_Your objective:_
Quote exactly and only this range of lines in the data below: the line that holds "const skin = new" to the line that holds "if empty is", both included.

_Data block:_

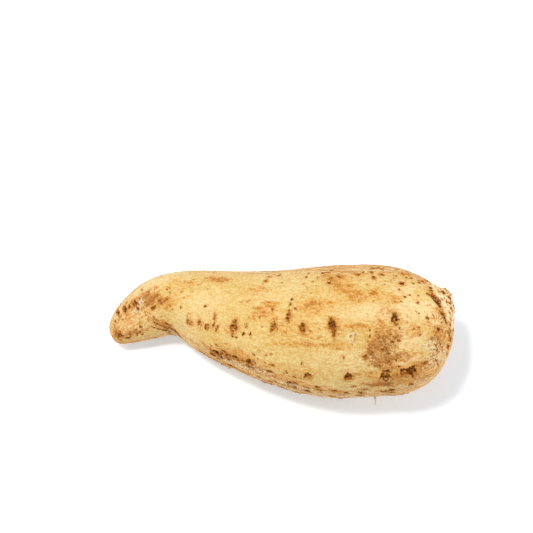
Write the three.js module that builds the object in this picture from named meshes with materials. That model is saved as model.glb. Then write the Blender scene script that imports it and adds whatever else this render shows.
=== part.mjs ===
// A white sweet potato: one storage root, thick at the stem end, tapering to a blunt tail that hooks to one side.
// Units are millimetres. +X runs from the tail to the stem end, +Z is up, and the root lies on a small flat on its
// belly at z = 0. The origin is under the middle of its bounding box.
//
// The body is lofted from rings. Seen from above, each ring reaches from a point on the back edge of the root to a
// point on its front edge, so the two edges draw the outline. Seen from the front, each ring has the height and the
// fullness that RING_LEVELS gives it. A few shallow lobes run along the root, as they do on most storage roots.
import * as THREE from "three";

// Driving dimensions
const LENGTH = 180; // tip of the tail to the torn stem, along X
const FLAT_DEPTH = 1.0; // how far the belly is pressed flat where the root rests
const RINGS_PER_SPAN = 5; // loft rings from one drawn station to the next
const RING_SIDES = 52;

// The outline in plan, as stations [x, y] from the tip of the tail to the torn stem. Both edges start at the tip.
const BACK_EDGE = [
  [-89, 5], [-90.5, 11], [-88, 18.5], [-83, 25], [-75.5, 31], [-65, 35.2], [-50, 36.3], [-28.5, 34.7],
  [-3, 33], [24, 34.2], [46, 34.6], [60.5, 32], [71, 27], [79, 22], [83.7, 20.7], [86.6, 19.3],
];
const FRONT_EDGE = [
  [-89, 5], [-85, 1.8], [-78, 2.2], [-70.5, 3.4], [-63, 4.8], [-54.5, 4.6], [-45, -4.3], [-28, -15],
  [-4, -26.6], [22, -33.8], [46, -33.6], [64.5, -32], [78.3, -24.5], [86, -10.5], [87.6, 1], [88.4, 8],
];
// For each station, the height of the ring's centre and its half height as a share of its half width.
const RING_LEVELS = [
  [10, 0.95], [10.4, 0.95], [11.3, 0.96], [12.6, 0.98], [15, 1.01], [18, 1.03], [21.3, 0.99], [24.2, 0.95],
  [27.5, 0.94], [30, 0.94], [30.5, 0.93], [31.5, 0.94], [33, 0.95], [34.5, 0.97], [35.5, 1], [36, 1],
];
// Shallow lobes round each ring: how many, their swell as a share of the radius, turns along the root, and phase.
const LOBES = [
  { count: 3, swell: 0.01, turns: 0.4, phase: 0.6 },
  { count: 5, swell: 0.006, turns: -0.7, phase: 1.9 },
];

const SPANS = BACK_EDGE.length - 1;
const RINGS = SPANS * RINGS_PER_SPAN;

const smoothThrough = (points) => new THREE.CatmullRomCurve3(points, false, "catmullrom", 0.5);

// One curve goes round the whole outline, from the stem along the front edge to the tip and back along the back edge,
// so the tail is round and not pointed.
const outline = smoothThrough(
  [...FRONT_EDGE.slice(1).reverse(), ...BACK_EDGE].map(([x, y]) => new THREE.Vector3(x, y, 0)),
);
const levels = smoothThrough(RING_LEVELS.map(([height, fullness]) => new THREE.Vector3(height, fullness, 0)));

function lobed(along, around) {
  return LOBES.reduce(
    (radius, { count, swell, turns, phase }) =>
      radius + swell * Math.cos(count * around + 2 * Math.PI * turns * along + phase),
    1,
  );
}

// A point of the skin: along runs from 0 at the tail to 1 at the stem, around is an angle, 0 at the back edge and a
// quarter turn at the top.
function skinPoint(along, around) {
  const back = outline.getPoint((1 + along) / 2);
  const front = outline.getPoint((1 - along) / 2);
  const level = levels.getPoint(along);
  const centre = back.clone().add(front).multiplyScalar(0.5).setZ(level.x);
  const acrossHalf = back.clone().sub(front).multiplyScalar(0.5);
  const upHalf = new THREE.Vector3(0, 0, acrossHalf.length() * level.y);
  const swell = lobed(along, around);
  return centre
    .addScaledVector(acrossHalf, swell * Math.cos(around))
    .addScaledVector(upHalf, swell * Math.sin(around));
}

// The closed skin: the tip, the rings, and a flat torn face across the last ring.
function skinGeometry() {
  const points = [skinPoint(0, 0)];
  for (let ring = 1; ring <= RINGS; ring++) {
    for (let side = 0; side < RING_SIDES; side++) {
      points.push(skinPoint(ring / RINGS, (2 * Math.PI * side) / RING_SIDES));
    }
  }
  const lastRing = points.slice(-RING_SIDES);
  const tornCentre = lastRing.reduce((sum, p) => sum.add(p), new THREE.Vector3()).divideScalar(RING_SIDES);
  points.push(tornCentre);

  const index = [];
  const corner = (ring, side) => 1 + (ring - 1) * RING_SIDES + (side % RING_SIDES);
  const torn = points.length - 1;
  for (let side = 0; side < RING_SIDES; side++) {
    index.push(0, corner(1, side + 1), corner(1, side));
    index.push(torn, corner(RINGS, side), corner(RINGS, side + 1));
    for (let ring = 1; ring < RINGS; ring++) {
      const [a, b] = [corner(ring, side), corner(ring, side + 1)];
      const [c, d] = [corner(ring + 1, side + 1), corner(ring + 1, side)];
      index.push(a, b, c, a, c, d);
    }
  }
  return new THREE.BufferGeometry().setFromPoints(points).setIndex(index);
}

// Presses the lowest part of the belly flat, then brings the root to its length, with its flat on z = 0 and its
// bounding box centred on the origin.
function settle(geometry) {
  geometry.computeBoundingBox();
  const floor = geometry.boundingBox.min.z + FLAT_DEPTH;
  const position = geometry.getAttribute("position");
  for (let i = 0; i < position.count; i++) {
    position.setZ(i, Math.max(position.getZ(i), floor));
  }
  geometry.computeBoundingBox();
  const { min, max } = geometry.boundingBox;
  const scale = LENGTH / (max.x - min.x);
  geometry.translate(-(min.x + max.x) / 2, -(min.y + max.y) / 2, -min.z);
  geometry.scale(scale, scale, scale);
  return geometry;
}

const skin = new THREE.MeshStandardMaterial({ color: 0xecc98a, roughness: 0.62, metalness: 0 });
const sweetPotato = new THREE.Mesh(settle(skinGeometry()), skin);
sweetPotato.name = "sweet_potato";

const root = new THREE.Group();
root.add(sweetPotato);

export default root;
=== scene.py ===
# %% [markdown]
# # A white sweet potato
#
# A sweet potato is a storage root: one piece of plant, with a thin tight skin over starchy flesh. It needs no
# parts and no joints. What makes it look real is what grew on it: rows of scars where side roots broke off, corky
# specks where the skin breathes, ochre stains from the soil, a torn stem at one end, and a blunt tail that hooks
# to one side.
#
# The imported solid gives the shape, the size and the place where the root rests. This lesson grows a fine skin on
# that shape, carves and stains it, scatters the small corky growths, tears the stem, and makes each finish from
# nodes.

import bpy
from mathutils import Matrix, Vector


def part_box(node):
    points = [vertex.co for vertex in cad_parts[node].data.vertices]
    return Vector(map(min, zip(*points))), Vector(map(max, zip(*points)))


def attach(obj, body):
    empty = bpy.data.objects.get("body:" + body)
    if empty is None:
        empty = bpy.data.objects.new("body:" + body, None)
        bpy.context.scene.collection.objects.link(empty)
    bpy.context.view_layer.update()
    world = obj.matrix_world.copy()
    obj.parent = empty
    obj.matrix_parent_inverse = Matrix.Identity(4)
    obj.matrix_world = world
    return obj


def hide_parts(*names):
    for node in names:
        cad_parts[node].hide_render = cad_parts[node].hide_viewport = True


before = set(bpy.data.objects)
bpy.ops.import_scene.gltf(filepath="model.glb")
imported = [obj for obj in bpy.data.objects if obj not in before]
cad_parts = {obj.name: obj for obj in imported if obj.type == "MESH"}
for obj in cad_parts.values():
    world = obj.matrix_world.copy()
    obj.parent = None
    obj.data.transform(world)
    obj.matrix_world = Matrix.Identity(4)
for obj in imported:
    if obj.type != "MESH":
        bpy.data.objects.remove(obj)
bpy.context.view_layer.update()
low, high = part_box("sweet_potato")
print("packed root, mm:", [round(1000 * side, 1) for side in high - low])

# %% The tools of the bench
import math

import bpy
import numpy as np
from mathutils import Vector

MM = 0.001  # the lists below are in millimetres, and Blender works in metres
chance = np.random.default_rng(7)  # where things lie by chance
knife = np.random.default_rng(23)  # the uneven edges of the scars, kept apart so that each keeps its own shape

# %% [markdown]
# ## The body: a loft that follows a rule
#
# Seen from above, the root's outline has a back edge and a front edge. Each ring of the body reaches from one
# edge to the other, and each station also gives the ring's height above the table and how full it is. A smooth
# curve through the stations does the rest, so sixteen stations are enough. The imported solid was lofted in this
# way too, with few faces. The skin needs many more, because its scars and wrinkles are real geometry, so it is
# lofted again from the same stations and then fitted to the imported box. Arrays do this in a moment, where a
# modelled cage would need a subdivision surface and would lose the exact outline.

# %% The stations of the loft, in millimetres
BACK_EDGE = [
    (-89, 5), (-90.5, 11), (-88, 18.5), (-83, 25), (-75.5, 31), (-65, 35.2), (-50, 36.3), (-28.5, 34.7), (-3, 33),
    (24, 34.2), (46, 34.6), (60.5, 32), (71, 27), (79, 22), (83.7, 20.7), (86.6, 19.3),
]
FRONT_EDGE = [
    (-89, 5), (-85, 1.8), (-78, 2.2), (-70.5, 3.4), (-63, 4.8), (-54.5, 4.6), (-45, -4.3), (-28, -15),
    (-4, -26.6), (22, -33.8), (46, -33.6), (64.5, -32), (78.3, -24.5), (86, -10.5), (87.6, 1), (88.4, 8),
]
# For each station, the height of the ring's centre, and its half height as a share of its half width
RING_LEVELS = [
    (10, 0.95), (10.4, 0.95), (11.3, 0.96), (12.6, 0.98), (15, 1.01), (18, 1.03), (21.3, 0.99), (24.2, 0.95),
    (27.5, 0.94), (30, 0.94), (30.5, 0.93), (31.5, 0.94), (33, 0.95), (34.5, 0.97), (35.5, 1), (36, 1),
]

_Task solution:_
const skin = new THREE.MeshStandardMaterial({ color: 0xecc98a, roughness: 0.62, metalness: 0 });
const sweetPotato = new THREE.Mesh(settle(skinGeometry()), skin);
sweetPotato.name = "sweet_potato";

const root = new THREE.Group();
root.add(sweetPotato);

export default root;
=== scene.py ===
# %% [markdown]
# # A white sweet potato
#
# A sweet potato is a storage root: one piece of plant, with a thin tight skin over starchy flesh. It needs no
# parts and no joints. What makes it look real is what grew on it: rows of scars where side roots broke off, corky
# specks where the skin breathes, ochre stains from the soil, a torn stem at one end, and a blunt tail that hooks
# to one side.
#
# The imported solid gives the shape, the size and the place where the root rests. This lesson grows a fine skin on
# that shape, carves and stains it, scatters the small corky growths, tears the stem, and makes each finish from
# nodes.

import bpy
from mathutils import Matrix, Vector


def part_box(node):
    points = [vertex.co for vertex in cad_parts[node].data.vertices]
    return Vector(map(min, zip(*points))), Vector(map(max, zip(*points)))


def attach(obj, body):
    empty = bpy.data.objects.get("body:" + body)
    if empty is None:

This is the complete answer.